By Beatrice Omotosho
Human impacts – Anthropogenic Greenhouse gases
Humans have had an indisputable impact on climate over the last 100 years and this fact has become very clear since 1960s. This is because of the vast increase over a short period of time of short and long lived greenhouse gases (LLGHGs) namely CO2, N2O, CH4 and industrial SO₂: short lived, which all accentuate the natural greenhouse effect as they are, chemically stable and therefore persist in the atmosphere, allowing them to affect climate over decades and centuries, resulting in increasing global average temperatures due to higher radiative forcing. SO₂ is an important component of smog which can create global dimming and cause a short-term cooling effect.
All that is required is to examine the data, where the divergence in the levels of these GHGs from Pre to Post-industrial levels is evident and rather dramatic. These increases in GHGs (shown in figure 4), have come about as a result of the agricultural and industrial revolution which has led to changes in land use patterns, intense burning of fossil fuels: which breaks into the natural carbon geological cycle, high amounts of waste generation and disposal, deforestation, monoculturalisation of crops, livestock overgrazing, CFCs etc.
Though there are 5 key GHGs that contribute to the greenhouse effect: H2O, CH4, N2O, CFCs: (now highly regulated due to ozone destruction) and CO2, they all contribute slightly differently due to their varying rates of radiative forcing and different feedback mechanisms. These are present; as shown by figure 1 in different concentrations, have different persistence years, different greenhouse levels of influence on the greenhouse effect and therefore on global warming potential. In a bid to not bore my readers to death, I will focus on only 3 key GHGs: H2O, CH4 and the one everyone raves about: CO2. Currently, change in global surface temperature in relation to the 1951-1980 average is 0.8 degree Celsius. Now I know we would all quite frankly prefer warmer summers, but this is certainly not the mere implication of this temperature rise.
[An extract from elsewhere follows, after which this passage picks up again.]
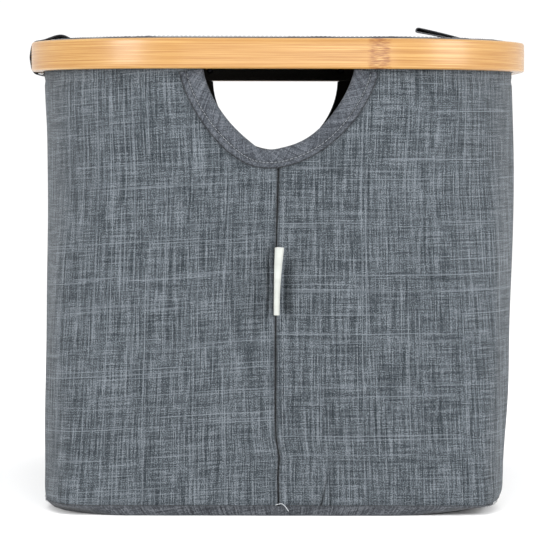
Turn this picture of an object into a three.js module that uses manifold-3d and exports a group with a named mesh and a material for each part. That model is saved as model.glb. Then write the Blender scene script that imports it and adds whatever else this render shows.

CH4 is produced through activities such as rice cultivation, decomposition of waste, livestock farming etc and in terms of its molecular composition, is more active in the atmosphere in comparison to e.g. CO2. However though high, its atmospheric abundance does not compare to that of CO2. Current levels are shown in figure 1, and radiative forcing levels are illustrated in figure 2.
This accounts for the highest amount of GHGs and is key in the intensified greenhouse effect due to the creation of a positive feedback mechanism to the climate. See I always knew there was a reason I hated showers; water is dangerous people! H2O rises as temperatures increase but so in turn does the chance of precipitation and clouds since that itself is based on temperature hence a loop is formed. This non-linearity makes it harder to account for direct effects meaning larger than anticipated/predicted changes could be seen. Current levels can be seen in Figure 1, while figure 2 shows its radiative forcing.
Released through activities like deforestation, fossil fuel burning and generally just you know, breathing, CO2 “is the most important long-lived forcing of climate change”, meaning more sunlight is being absorbed by the earth than is being reflected back to space (positive forcing of +1.66 ± 0.17 W m–2 shown in figure 2), hence a climate warming effect. Currently levels are at 412 ppm according to the most recent data collected in August 2019 by Mauna Loa Observatory. What’s most striking is the positive correlation between CO2and global temperature change (which sceptics constantly try to deny), which is partly due to “ the relationship between temperature and the solubility of CO2 in the surface ocean” but mainly because of the positive feedback between CO2 and climate shown in figure 3.
Climate is always changing due to many reasons outlined by this 4 part series, with the main natural causes that have affected global climate in the last 100 years being solar variation: to a small extent, El Niño events and volcanic eruptions: both of a more noticeable effect. However, these are can only account for the decadal variations, the real trend itself can only be explained by anthropogenic GHG emissions which have continued to increase at unprecedented rates since the 1900s. Until the 1980s, it was difficult to separate these natural and human causes from the trend observations, now we can see this through the diversion of the blue and pink areas on figure 5 and the continuance of the actual observation line in the trend of the pink area line.
Following this date, it is almost certain that this new trend is due to global human activities such as globalisation, increases and changes in the patterns of consumption, conversion of green and blue carbon pools etc and the effect this has had on global GHG levels leading to an ‘enhanced anthropogenic greenhouse effect’ that is increasing global average temperatures. It is therefore with high confidence that I conclude that this trend is as result of human activity, now you can really tell that sceptic to stick it!